Application Servers or mongos Instances Become Unavailable

If each application server has its own mongos instance, other application servers can continue to access the database. Furthermore, mongos instances do not maintain persistent state, and they can restart and become unavailable without losing any state or data. When a mongos instance starts, it retrieves a copy of the config database and can begin routing queries.

A Single mongod Becomes Unavailable in a Shard

Replica sets provide high availability for shards. If the unavailable mongod is a primary, then the replica set will elect a new primary. If the unavailable mongod is a secondary, and it disconnects the primary and secondary will continue to hold all data. In a three member replica set, even if a single member of the set experiences catastrophic failure, two other members have full copies of the data. [1]

Always investigate availability interruptions and failures. If a system is unrecoverable, replace it and create a new member of the replica set as soon as possible to replace the lost redundancy.

All Members of a Replica Set Become Unavailable

If all members of a replica set within a shard are unavailable, all data held in that shard is unavailable. However, the data on all other shards will remain available, and it’s possible to read and write data to the other shards. However, your application must be able to deal with partial results, and you should investigate the cause of the interruption and attempt to recover the shard as soon as possible.

One or Two Config Servers Become Unavailable

Three distinct mongod instances provide the config servers.

If one or two config servers become unavailable, the cluster’s metadata becomes read only. You can still read and write data from the shards, but no chunk migration or chunk splits will occur until all three servers are available. Replace the config server as soon as possible. If all config databases become unavailable, the cluster can become inoperable.

If the config servers are inconsistent, the balancer will not perform any chunk migration nor will the mongos perform auto-chunk splits.

Note

All config servers must be running and available when you first initiate a sharded cluster.

[1]If an unavailable secondary becomes available while it still has current oplog entries, it can catch up to the latest state of the set using the normal replication process, otherwise it must perform an initial sync.

Renaming Config Servers and Cluster Availability

If the name or address that a sharded cluster uses to connect to a config server changes, you must restart every mongod and mongos instance in the sharded cluster. Avoid downtime by using CNAMEs to identify config servers within the MongoDB deployment.

To avoid downtime when renaming config servers, use DNS names unrelated to physical or virtual hostnames to refer to your config servers.

Generally, refer to each config server using the DNS alias (e.g. a CNAME record). When specifying the config server connection string to mongos, use these names. These records make it possible to change the IP address or rename config servers without changing the connection string and without having to restart the entire cluster.

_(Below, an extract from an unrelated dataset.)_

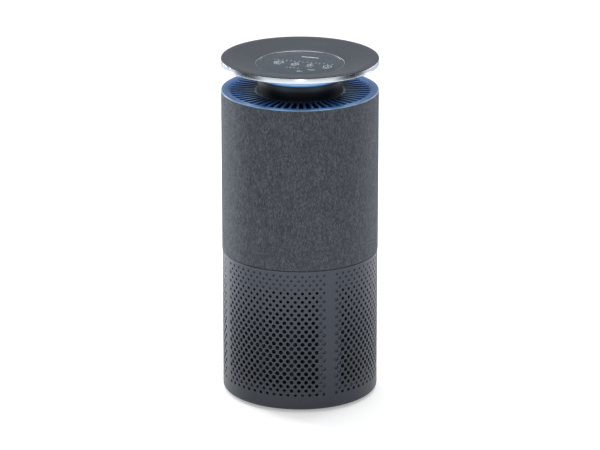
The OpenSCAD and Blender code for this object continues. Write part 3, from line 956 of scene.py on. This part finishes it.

Shard Keys and Cluster Availability

The most important consideration when choosing a shard key are:

  • to ensure that MongoDB will be able to distribute data evenly among shards, and
  • to scale writes across the cluster, and
  • to ensure that mongos can isolate most queries to a specific mongod.

Furthermore:

  • Each shard should be a replica set, if a specific mongod instance fails, the replica set members will elect another to be primary and continue operation. However, if an entire shard is unreachable or fails for some reason, that data will be unavailable.
  • If the shard key allows the mongos to isolate most operations to a single shard, then the failure of a single shard will only render some data unavailable.
  • If your shard key distributes data required for every operation throughout the cluster, then the failure of the entire shard will render the entire cluster unavailable.

In essence, this concern for reliability simply underscores the importance of choosing a shard key that isolates query operations to a single shard.